President Cyril Ramaphosa. Picture: SUPPLIED
President Cyril Ramaphosa. Picture: SUPPLIED

President Cyril Ramaphosa shared an appealing Easter message on Good Friday. We should all work together in tolerance and acceptance. That is indeed what we must do. It is encapsulated in the Golden Rule: do unto others as you would have them do unto you.

In a different context, on Human Rights Day on March 21 Ramaphosa spelt out the aspirations of the governing party: create a better society than the one we came from in 1994. The ANC has often fleshed out this dream: good education; good healthcare; full (or at least high) employment. This is motherhood and apple pie: great for those who have it, but how do we get there? Ordinary mortals — but not, apparently, the ANC — feel constrained to provide some measurable parameters, milestones on the road to happiness. Parameters like the size of the economy and the building of a skills base. Where are our milestones?

I suggest we take stock of our relative global position. In purchasing power parity dollars our national income per capita is $12,500 — about the global average. By comparison, this parameter for Zimbabwe is $3,000. The 37 countries (essentially the rich democracies) in the Organisation for Economic Co-operation and Development average $45,000, almost four times our per capita income. It should be noted that our relative position globally is, and has long been, deteriorating.

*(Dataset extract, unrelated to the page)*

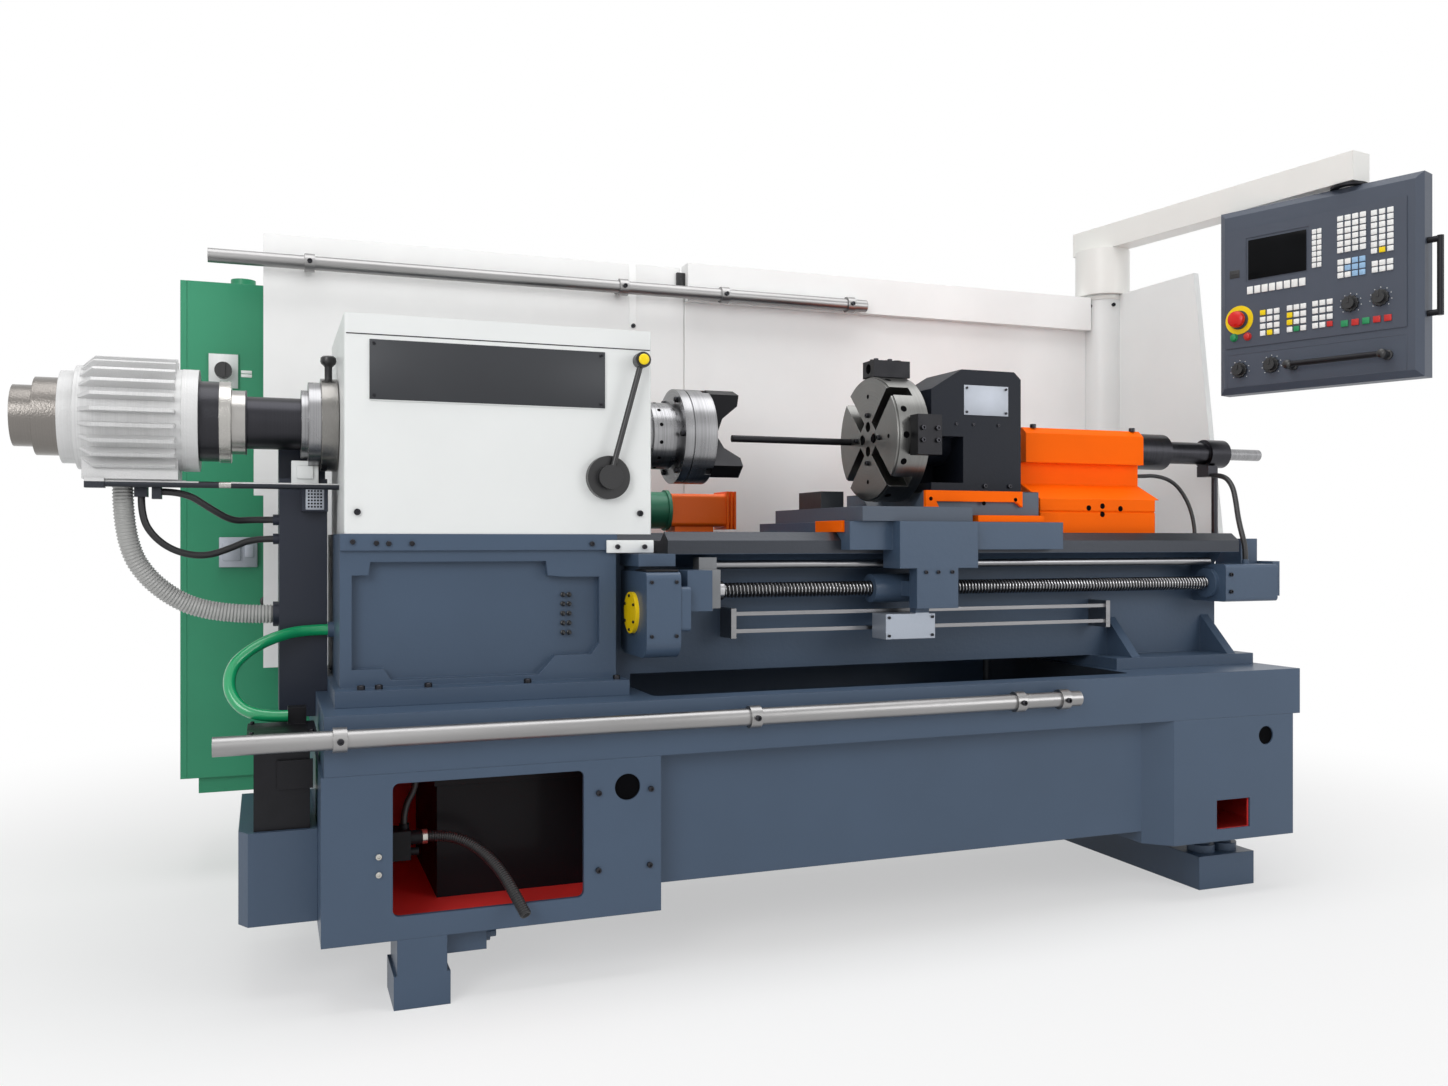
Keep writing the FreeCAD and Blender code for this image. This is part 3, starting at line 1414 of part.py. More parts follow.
def control_panel():
    bevel = s.panel_bevel
    ledge = panel_face + s.panel_bevel_depth
    body = block((-s.panel_left_half, s.panel_right_half), (ledge, s.panel_thick / 2),
                 (panel_low, panel_high))
    face = document.addObject("Part::Wedge", "bevelled_face")
    bind(face, Xmin=-s.panel_left_half + bevel, Xmax=s.panel_right_half - bevel, X2min=-s.panel_left_half,
         X2max=s.panel_right_half, Ymin=panel_face, Ymax=ledge, Zmin=panel_low + bevel,
         Zmax=panel_high - bevel, Z2min=panel_low, Z2max=panel_high)
    well = rod("Y", (panel_face - 1, panel_face + s.stop_well), stop_place, s.stop_stem + s.flat_gap)
    return on_panel(minus(join(body, face), well))


def panel_keys():
    """The face plate with its screen surround, its blocks of keys and the stop button's collar."""
    x0, top = at_panel(0.045, 0.112)
    x1, low = at_panel(0.932, 0.752)
    y = panel_face
    plate = block((x0, x1), (y - s.face_plate, y), (low, top))
    keys = []
    for first, last, rows, columns in KEY_BLOCKS:
        for row in range(rows):
            for column in range(columns):
                a = first[0] + (last[0] - first[0]) * (column + 0.5) / columns
                b = first[1] + (last[1] - first[1]) * (row + 0.5) / rows
                kx, kz = at_panel(a, b)
                half = s.key_half
                keys.append(block((kx - half, kx + half), (y - s.face_plate - s.key_height, y - s.face_plate),
                                  (kz - half, kz + half)))
    sx0, sz1 = at_panel(0.15, 0.165)
    sx1, sz0 = at_panel(0.475, 0.405)
    screen = block((sx0, sx1), (y - s.face_plate - 1, y - 1), (sz0, sz1))
    x, z = stop_place
    collar = rod("Y", (y - s.face_plate - s.stop_collar, y - s.face_plate), (x, z), s.stop_collar_radius)
    well = rod("Y", (y - s.face_plate - s.stop_collar - 1, y + 1), (x, z), s.stop_stem + s.flat_gap)
    return on_panel(minus(join(plate, *keys, collar), screen, well))


KEY_BLOCKS = [
    ((0.155, 0.420), (0.463, 0.480), 1, 8),
    ((0.490, 0.187), (0.540, 0.390), 7, 2),
    ((0.611, 0.145), (0.753, 0.339), 6, 4),
    ((0.768, 0.149), (0.879, 0.371), 7, 3),
    ((0.613, 0.366), (0.750, 0.467), 3, 4),
    ((0.773, 0.403), (0.876, 0.466), 2, 3),
    ((0.223, 0.562), (0.332, 0.709), 4, 3),
    ((0.363, 0.558), (0.466, 0.709), 4, 3),
    ((0.490, 0.555), (0.596, 0.707), 4, 3),
    ((0.624, 0.676), (0.874, 0.718), 1, 5),
]


def panel_handles():
    """The bar handle under the keys and the tube handle on the panel's right side."""
    x0, z = at_panel(0.38, 0.88)
    x1, _ = at_panel(0.86, 0.88)
    y = panel_face
    bar = rod("X", (x0, x1), (y - 40, z), 9)
    posts = [rod("Y", (y - 40, y), (x0 + 12, z), 8), rod("Y", (y - 40, y), (x1 - 12, z), 8)]
    side = s.panel_right_half
    high = panel_high - 190
    low = panel_high - 420
    tube = rod("Z", (low, high), (side + 34, 0), 9)
    arms = [rod("X", (side, side + 34), (0, low + 9), 9), rod("X", (side, side + 34), (0, high - 9), 9)]
    return on_panel(apart(join(bar, *posts), join(tube, *arms)))


def emergency_stop():
    collar = panel_face - s.face_plate - s.stop_collar
    back = collar - s.stop_travel - s.flat_gap
    stem = rod("Y", (back, panel_face + s.stop_well - s.stop_travel - 1), stop_place, s.stop_stem)
    head = rod("Y", (back - 20, back), stop_place, s.stop_radius)
    return on_panel(join(stem, head))


def panel_knob(across, up, radius, on_plate):
    x, z = at_panel(across, up)
    seat = panel_face - s.face_plate if on_plate else panel_face
    y = seat - s.flat_gap
    body = rod("Y", (y - 22, y), (x, z), radius)
    pointer = block((x - 3, x + 3), (y - 25, y - 22), (z, z + radius - 2))
    return on_panel(join(body, pointer))


# ---------------------------------------------------------------- services

def electrical_cabinet():
    x = left + s.cabinet_left
    right = x + s.cabinet_length
    y = cabinet_y
    back = y + s.cabinet_depth
    z = s.cabinet_bottom
    top = z + s.cabinet_height
    wall = s.cabinet_wall
    shell = block((x, right), (y, back), (z, top))
    space = block((x - 1, right - wall), (y + wall, back - wall), (z + wall, top - wall))
    plinth = block((x + 30, right - 30), (y + 20, back - 20), (z - 48, z))
    dome_place = (x + 150, y + 150)
    dome = join(rod("Z", (top, top + 22), dome_place, 46), rod("Z", (top + 22, top + 40), dome_place, 36))
    brackets = [block((x + 260, x + 320), (shield_front + s.shield_thick, y), (level, level + 60))
                for level in (as_size(700), as_size(1500))]
    switch_x, switch_z = switch_place
    plate = block((switch_x - 42, switch_x + 42), (y - s.switch_plate, y), (switch_z - 52, switch_z + 52))
    return minus(join(shell, plinth, dome, *brackets, plate), space)


def cabinet_door():
    x = left + s.cabinet_left
    y = cabinet_y
    back = y + s.cabinet_depth
    z = s.cabinet_bottom
    top = z + s.cabinet_height
    outer = (x - s.flat_gap - s.door_thick, x - s.flat_gap)
    leaf = block(outer, (y + 1, back), (z, top))
    lock = rod("X", (outer[0] - 14, outer[0]), (back - 40, z + 760), 14)
    return join(leaf, lock)


def main_switch():
    y = cabinet_y - s.switch_plate - s.flat_gap
    x, z = switch_place
    return join(rod("Y", (y - 28, y), (x, z), 24), block((x - 6, x + 6), (y - 34, y - 28), (z - 22, z + 22)))


def coolant_tank():
    x = left + s.coolant_left
    y = front + s.coolant_front
    back = y + s.coolant_depth
    z = s.coolant_bottom
    outline = [(x, y + 34), (x + 20, y), (left, y), (left, back), (x, back)]
    return slab("XY", outline, (z, z + s.coolant_height))


def coolant_pump():
    """The pump on the coolant tank, its cover plate and the elbow that takes the green hose."""
    x = left + s.pump_left
    right = x + s.pump_length
    y = front + s.pump_front
    back = y + s.pump_depth
    z = s.coolant_bottom + s.coolant_height
    body = block((x + 14, right - 14), (y + 14, back - 14), (z, s.pump_top - 16))
    gray = block((x + 62, right - 8), (y + 4, y + 14), (z + 90, s.pump_top - 60))
    cover = block((x, right), (y, back), (s.pump_top - 16, s.pump_top))
    elbow = block((right - 58, right - 18), (back - 46, back - 6), (s.pump_top, s.pump_top + 38))
    return join(body, gray, cover, elbow)


def supply_column():
    x = left + s.supply_left
    right = x + s.supply_length
    y = front + s.supply_front
    back = y + s.supply_depth
    post = block((left + s.tray_left, right), (y, back), (deck, s.supply_step))
    side = block((x, left + s.tray_left), (y, back), (deck - 60, s.supply_step))
    upper = block((x, right), (y + s.supply_setback, back), (s.supply_step, s.supply_top))
    valve = block((x + 50, right), (y - 40, y), (as_size(1070), as_size(1130)))
    glands = [rod("X", (x - s.gland_length, x), (front + depth, as_size(height)), radius)
              for depth, height, radius in SUPPLY_GLANDS]
    return join(post, side, upper, valve, *glands)


SUPPLY_GLANDS = [(482, 822, 30), (466, 1050, 13), (476, 1004, 13)]


def rear_motor():
    """A motor lying behind the bed: a round bell, a square housing and its end fins."""
    x = left + s.motor_left
    right = x + s.motor_length
    y = front + s.motor_depth
    z = s.motor_height
    half = s.motor_half
    seam = x + s.bell_length
    bell = stepped((y, z), [(x, seam - 10, s.bell_radius - 6), (seam - 10, seam, s.bell_radius)])
    housing = soften(block((seam, right), (y - half, y + half), (z - half, z + half)), 12, along_x)
    wide = half + s.motor_fin_reach
    fins = [block((right - s.motor_fin * place, right - s.motor_fin * (place - 1)), (y - wide, y + wide),
                  (z - wide, z + wide)) for place in (1, 3, 5)]
    stand = block((x + 80, right - 70), (y - 45, y + 45), (deck, z - half))
    return join(bell, housing, *fins, stand)


# ---------------------------------------------------------------- hoses
# Their routes are chosen by hand: places from the stand's front left corner, in mm.

DRAIN_ROUTE = [(-414, 438, 1126), (-414, 438, 996), (-348, 455, 888), (-229, 482, 822), (-91, 482, 822)]
PRESSURE_ROUTE_1 = [(-330, 400, 1112), (-282, 400, 1112), (-230, 418, 1076), (-182, 446, 1046),
                    (-139, 466, 1050), (-91, 466, 1050)]
PRESSURE_ROUTE_2 = [(-374, 420, 1100), (-374, 420, 1052), (-346, 426, 1004), (-300, 436, 972),
                    (-240, 450, 962), (-184, 466, 982), (-139, 476, 1004), (-91, 476, 1004)]
COOLANT_ROUTE = [(33, 432, 784), (-20, 432, 784), (-72, 408, 776), (-132, 381, 753), (-185, 354, 708),
                 (-185, 316, 644), (-132, 289, 599), (-60, 289, 599)]
TAILSTOCK_ROUTE_1 = [(2381, 410, 1200), (2440, 410, 1200), (2505, 402, 1204), (2562, 390, 1184),
                     (2594, 370, 1130), (2602, 350, 1068), (2595, 335, 1006), (2595, 335, 954)]
TAILSTOCK_ROUTE_2 = [(2730, 405, 1208), (2730, 358, 1208), (2722, 312, 1172), (2704, 280, 1122),
                     (2678, 246, 1080), (2654, 212, 1044), (2640, 186, 1010), (2636, 172, 976),
                     (2636, 172, 944)]
BASE_ROUTE_1 = [(222, 150, 330), (266, 150, 330), (312, 126, 322), (350, 88, 300), (380, 40, 268),
                (402, -8, 228), (420, -50, 188)]
BASE_ROUTE_2 = [(184, 155, 362), (184, 155, 398), (212, 155, 444), (212, 155, 481)]


# ---------------------------------------------------------------- the machine

node("base_frame", base_frame())
node("chip_tray", chip_tray())
node("left_feet", left_feet())
node("right_foot", right_foot())
node("base_tank", base_tank())
node("bed", bed())
node("headstock_casting", headstock_casting())
node("spindle_bearings", spindle_bearings())
node("headstock_cover", headstock_cover())
node("headstock_lid", headstock_lid())
node("selector_lever", selector_lever())
node("spindle", spindle())
node("draw_tube", draw_tube())
node("chuck_body", chuck_body())
for number, turn in enumerate(JAW_TURNS, start=1):
    node(f"jaw_{number}", jaw(turn))
node("actuator_housing", actuator_housing())
node("feed_gearbox", feed_gearbox())
node("ball_screw", ball_screw())
node("end_bearing_block", end_bearing_block())
node("guide_bars", guide_bars())
node("carriage", carriage())
node("wipers", wipers())
node("cross_slide", cross_slide())
node("slide_frame", slide_frame())
node("turret_body", turret_body())
node("turret_disc", turret_disc())
node("turret_tools", turret_tools())
node("tailstock_body", tailstock_body())
node("tailstock_cylinder", tailstock_cylinder())
node("tailstock_quill", tailstock_quill())
node("front_rail_tube", front_rail_tube())
node("rear_rail_tube", rear_rail_tube())
node("rear_shield", rear_shield())
node("panel_column", panel_column())
node("support_arm", support_arm())
node("control_panel", control_panel())
node("panel_keys", panel_keys())
node("panel_handles", panel_handles())
node("emergency_stop", emergency_stop())
node("override_knob_1", panel_knob(0.677, 0.60, 17, True))
node("override_knob_2", panel_knob(0.816, 0.592, 17, True))
node("selector_knob_1", panel_knob(0.116, 0.873, 17, False))
node("selector_knob_2", panel_knob(0.284, 0.864, 17, False))
node("electrical_cabinet", electrical_cabinet())
node("cabinet_door", cabinet_door())
node("main_switch", main_switch())
node("coolant_tank", coolant_tank())
node("coolant_pump", coolant_pump())
node("supply_column", supply_column())
node("rear_motor", rear_motor())
node("drain_hose", corrugated("drain_hose", DRAIN_ROUTE, s.drain_hose_size, 30, FreeCAD.Vector(0, 1, 0)))
node("pressure_hose_1", hose("pressure_hose_1", PRESSURE_ROUTE_1, s.pressure_hose_size))
node("pressure_hose_2", hose("pressure_hose_2", PRESSURE_ROUTE_2, s.pressure_hose_size))
node("coolant_hose", hose("coolant_hose", COOLANT_ROUTE, s.coolant_hose_size))
node("tailstock_hose_1", hose("tailstock_hose_1", TAILSTOCK_ROUTE_1, s.tail_hose_size))
node("tailstock_hose_2", hose("tailstock_hose_2", TAILSTOCK_ROUTE_2, s.end_hose_size))
node("base_hose_1", corrugated("base_hose_1", BASE_ROUTE_1, s.base_hose_size, 24, FreeCAD.Vector(1, -1, 2)))
node("base_hose_2", hose("base_hose_2", BASE_ROUTE_2, s.thin_base_hose_size))

document.recompute()
for thing in document.Objects:
    if "Invalid" in thing.State or "Error" in thing.State:
        raise RuntimeError(f"{thing.Label} failed: {thing.State}")
for name, piece in nodes.items():
    if piece.Shape.isNull() or not piece.Shape.isValid():
        raise RuntimeError(f"{name} has no valid shape")

os.makedirs("parts", exist_ok=True)
for name, piece in nodes.items():
    piece.Shape.exportStep(f"parts/{name}.step")
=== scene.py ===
import math

import bmesh
import bpy
from mathutils import Matrix, Vector

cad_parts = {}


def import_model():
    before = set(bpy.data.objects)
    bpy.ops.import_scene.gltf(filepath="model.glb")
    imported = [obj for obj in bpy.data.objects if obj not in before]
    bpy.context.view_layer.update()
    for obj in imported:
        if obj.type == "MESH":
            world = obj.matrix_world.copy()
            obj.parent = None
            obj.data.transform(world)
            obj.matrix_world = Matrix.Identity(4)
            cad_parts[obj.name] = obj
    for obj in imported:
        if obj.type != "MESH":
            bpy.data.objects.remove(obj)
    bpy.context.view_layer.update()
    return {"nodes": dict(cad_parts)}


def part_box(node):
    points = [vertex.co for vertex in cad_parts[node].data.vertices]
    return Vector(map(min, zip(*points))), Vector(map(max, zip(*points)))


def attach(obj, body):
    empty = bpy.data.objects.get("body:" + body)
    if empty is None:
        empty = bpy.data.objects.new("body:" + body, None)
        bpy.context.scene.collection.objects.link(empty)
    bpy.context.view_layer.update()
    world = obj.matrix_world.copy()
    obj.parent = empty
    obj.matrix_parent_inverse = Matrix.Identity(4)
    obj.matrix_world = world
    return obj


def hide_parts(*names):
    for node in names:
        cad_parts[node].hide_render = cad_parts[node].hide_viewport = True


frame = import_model()

# Places are in mm: X from the stand's left end, Y from its front, Z from the floor.
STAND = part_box("base_frame")
LEFT = STAND[0].x
FRONT = STAND[0].y
X_AXIS, Y_AXIS, Z_AXIS = Vector((1, 0, 0)), Vector((0, 1, 0)), Vector((0, 0, 1))
TO_FRONT = -Y_AXIS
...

Nothing to be proud of, but where should we be? The ANC never says. It just wants life to get “better”. A noble aspiration, but we need to put some steel in our resolve. Let’s resolve, say, that by 2050 we be midway towards the OECD average, that our per capita income will be half theirs, from a quarter today. Then maybe we can aspire for parity by the end of the century. Why must we always be behind the best?

These milestones are not merely posturing. They require an analysis of successes and failures in other countries, and long-term policy decisions to employ the right lessons. For instance, in Zimbabwe, skilled minorities (essentially whites) have fallen in number over the last 50 years from just under 300,000 to perhaps less than 30,000 today, and their land was redistributed.

In terms of the ANC world view this should have produced the goods — and the good life. Not so. Zimbabwe is close to a failed state, and four times poorer than us. It does not seem that whites hogging the wealth is the cause of black poverty. Quite the reverse, or the 90% decline in the white population in Zimbabwe would have brought untold wealth to the majority. Nor has taking back the land created wealth and happiness in Zimbabwe.

But the ANC is unwilling or unable to learn from history. Early in his term, former president Thabo Mbeki did express concern about the efflux of white skills. Nothing much since. Despite the National Development Plan pointing out that whites and other minorities have deep reserves of human and social capital (which we need to utilise to grow), the governing party seems either unaware or unconcerned that the white element is the only ethnic group that has not, since union in 1910, kept pace with general population growth.

In fact, whites have fallen in absolute numbers from their peak some 50 years ago — albeit only by about 10%, nothing like the decline in Zimbabwe. But this may not last with the triumphalist faut revolutionary rhetoric of the governing party and its steady undermining of property rights.

The ANC seems stuck in 1850, when Karl Marx was expounding the evils of 19th century capitalism and land was the route to wealth. How many of today’s innovative billionaires owe their fortunes to land? None. It’s all due to their deep reserves of human and social capital. The ANC needs to enter the 21st century.